Yes, the soundtrack is fantastic, artfully weaving throwbacks to the first film (Lust For Life, Born Slippy) with punchy new tracks from Mercury Prize winners Young Fathers.

Overall, though, is it as good as the original? The answer is no - but it comes pretty darn close.

Boyle's masterstroke is to tackle the passing of time head-on. Where the characters in the original film were blissfully insouciant about their self-destructive hedonism, they are here all too aware of the cul-de-sacs and dead ends at which they've now arrived.

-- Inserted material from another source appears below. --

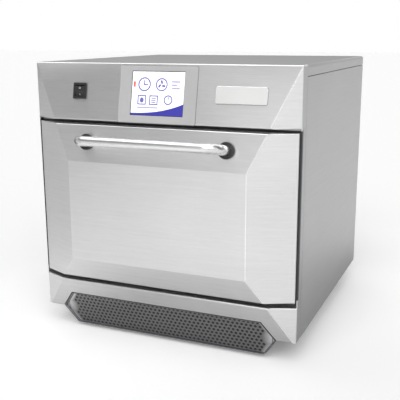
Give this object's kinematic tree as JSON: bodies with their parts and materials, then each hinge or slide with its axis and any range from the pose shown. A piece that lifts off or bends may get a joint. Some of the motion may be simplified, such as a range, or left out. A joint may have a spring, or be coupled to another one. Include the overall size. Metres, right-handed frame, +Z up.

They are, to quote T2's most striking line, "tourists in their own youth": a description that applies just as much to the audience member who goes to the film hoping to have the same giddy high they experienced two decades ago.

Image source, PA
Image caption,
The original cast have reunited for the sequel

What we get instead is something altogether richer and more poignant: a love letter to the boundless promise of youth, tinged with the regret of mistakes made and decisions untaken.

The mix of old and new extends to the film's depiction of Edinburgh, a fast-moving blur of sleek trams and posh shops that is a world removed from the shabby, heroin-ravaged dystopia we saw in the original.

Trainspotting arrived at a brief moment in British politics and culture that was infused with energy and optimism. Its follow-up reflects the Britain of today: a divided nation plagued by uncertainty.

It's not a complete downer though, scenes involving bodily fluids, casual violence and incompetent housebreaking providing uproariously funny punctuation to the generally melancholy mood.

T2 Trainspotting won't leave you floating on air. But it will leave you with a smile on your face, a tear in your eye, and a trickle of its predecessor's old adrenaline coursing through your veins.